EXCERPTED DATA:
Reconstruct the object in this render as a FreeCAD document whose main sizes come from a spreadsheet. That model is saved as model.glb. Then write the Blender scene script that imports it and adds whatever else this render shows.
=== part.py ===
* * *
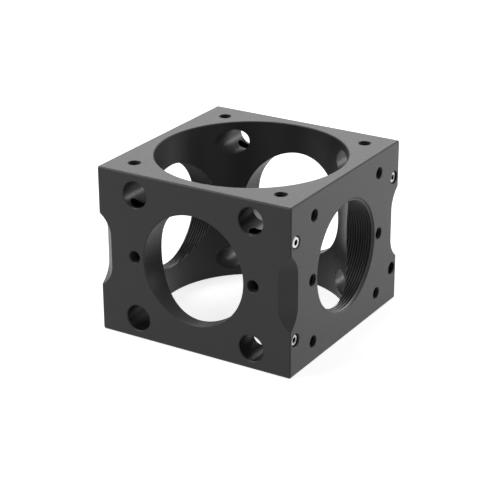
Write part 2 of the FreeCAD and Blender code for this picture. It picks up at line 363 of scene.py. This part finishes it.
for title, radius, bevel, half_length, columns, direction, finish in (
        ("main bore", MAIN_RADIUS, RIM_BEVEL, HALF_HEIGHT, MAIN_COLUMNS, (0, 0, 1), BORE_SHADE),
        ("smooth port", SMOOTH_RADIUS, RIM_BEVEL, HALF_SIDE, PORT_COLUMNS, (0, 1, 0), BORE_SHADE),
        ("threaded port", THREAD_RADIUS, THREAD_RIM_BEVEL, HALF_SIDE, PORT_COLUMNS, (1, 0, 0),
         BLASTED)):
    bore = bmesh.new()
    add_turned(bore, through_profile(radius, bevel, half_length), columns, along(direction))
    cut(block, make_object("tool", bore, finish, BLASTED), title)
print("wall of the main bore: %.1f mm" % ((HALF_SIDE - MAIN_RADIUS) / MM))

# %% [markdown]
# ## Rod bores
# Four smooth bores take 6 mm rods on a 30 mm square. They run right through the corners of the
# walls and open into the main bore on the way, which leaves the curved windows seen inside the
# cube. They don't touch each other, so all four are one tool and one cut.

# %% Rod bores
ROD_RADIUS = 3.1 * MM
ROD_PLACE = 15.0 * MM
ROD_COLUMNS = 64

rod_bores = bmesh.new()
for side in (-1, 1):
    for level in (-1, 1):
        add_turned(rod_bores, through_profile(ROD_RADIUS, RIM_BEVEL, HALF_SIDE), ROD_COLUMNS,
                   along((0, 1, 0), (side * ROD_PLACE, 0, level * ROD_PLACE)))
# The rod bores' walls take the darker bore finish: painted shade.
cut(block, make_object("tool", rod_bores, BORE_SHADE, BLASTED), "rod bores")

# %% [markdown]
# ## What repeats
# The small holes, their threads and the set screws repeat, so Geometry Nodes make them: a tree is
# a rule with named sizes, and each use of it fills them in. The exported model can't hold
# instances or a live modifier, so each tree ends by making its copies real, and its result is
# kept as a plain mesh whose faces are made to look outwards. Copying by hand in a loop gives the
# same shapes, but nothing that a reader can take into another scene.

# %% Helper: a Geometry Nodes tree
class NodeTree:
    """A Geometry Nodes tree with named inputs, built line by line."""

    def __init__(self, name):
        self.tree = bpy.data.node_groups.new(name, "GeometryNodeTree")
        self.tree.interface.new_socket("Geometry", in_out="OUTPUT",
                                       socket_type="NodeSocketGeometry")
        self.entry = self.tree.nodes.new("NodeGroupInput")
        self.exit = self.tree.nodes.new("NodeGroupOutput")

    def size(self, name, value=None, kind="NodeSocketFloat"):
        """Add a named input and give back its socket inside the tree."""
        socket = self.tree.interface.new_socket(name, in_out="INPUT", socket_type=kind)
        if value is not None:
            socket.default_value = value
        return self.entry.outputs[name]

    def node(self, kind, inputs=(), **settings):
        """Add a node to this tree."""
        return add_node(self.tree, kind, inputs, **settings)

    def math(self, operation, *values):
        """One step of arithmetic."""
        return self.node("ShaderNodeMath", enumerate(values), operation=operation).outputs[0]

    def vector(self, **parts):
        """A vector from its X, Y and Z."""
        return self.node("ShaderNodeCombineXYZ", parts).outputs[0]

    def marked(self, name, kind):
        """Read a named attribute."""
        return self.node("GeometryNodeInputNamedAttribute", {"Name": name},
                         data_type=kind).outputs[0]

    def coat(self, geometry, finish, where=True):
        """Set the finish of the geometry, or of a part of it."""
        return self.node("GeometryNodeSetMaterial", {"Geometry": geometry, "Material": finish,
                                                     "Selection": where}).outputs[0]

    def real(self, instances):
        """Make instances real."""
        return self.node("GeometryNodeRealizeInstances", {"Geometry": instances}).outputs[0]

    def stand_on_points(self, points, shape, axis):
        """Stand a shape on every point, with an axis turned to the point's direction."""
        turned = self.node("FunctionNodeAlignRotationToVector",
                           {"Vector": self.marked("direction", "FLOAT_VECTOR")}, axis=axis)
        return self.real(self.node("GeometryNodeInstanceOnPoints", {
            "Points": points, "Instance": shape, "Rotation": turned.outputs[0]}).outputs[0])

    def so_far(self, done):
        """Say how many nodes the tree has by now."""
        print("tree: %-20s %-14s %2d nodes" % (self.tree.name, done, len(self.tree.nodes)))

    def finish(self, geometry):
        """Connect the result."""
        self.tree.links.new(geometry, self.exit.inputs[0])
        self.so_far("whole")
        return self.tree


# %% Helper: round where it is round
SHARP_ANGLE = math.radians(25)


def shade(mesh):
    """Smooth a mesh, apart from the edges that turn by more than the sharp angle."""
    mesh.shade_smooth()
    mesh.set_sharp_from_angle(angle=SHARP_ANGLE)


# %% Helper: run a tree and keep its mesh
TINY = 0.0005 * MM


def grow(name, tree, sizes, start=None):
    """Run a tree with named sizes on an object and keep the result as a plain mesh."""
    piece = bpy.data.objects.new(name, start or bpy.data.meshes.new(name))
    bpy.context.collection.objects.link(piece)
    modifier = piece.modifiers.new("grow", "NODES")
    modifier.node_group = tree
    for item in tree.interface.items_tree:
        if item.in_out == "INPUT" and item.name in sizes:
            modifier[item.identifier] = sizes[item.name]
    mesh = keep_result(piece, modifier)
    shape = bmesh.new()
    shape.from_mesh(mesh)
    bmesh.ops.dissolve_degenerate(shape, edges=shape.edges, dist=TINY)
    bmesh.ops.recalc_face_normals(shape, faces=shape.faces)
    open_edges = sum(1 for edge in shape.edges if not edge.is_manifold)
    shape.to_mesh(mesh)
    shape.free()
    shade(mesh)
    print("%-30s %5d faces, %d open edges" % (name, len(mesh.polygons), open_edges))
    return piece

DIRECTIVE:
Report the number of lines that contain "whose", with no other words.

EXERCISE RESULT:
2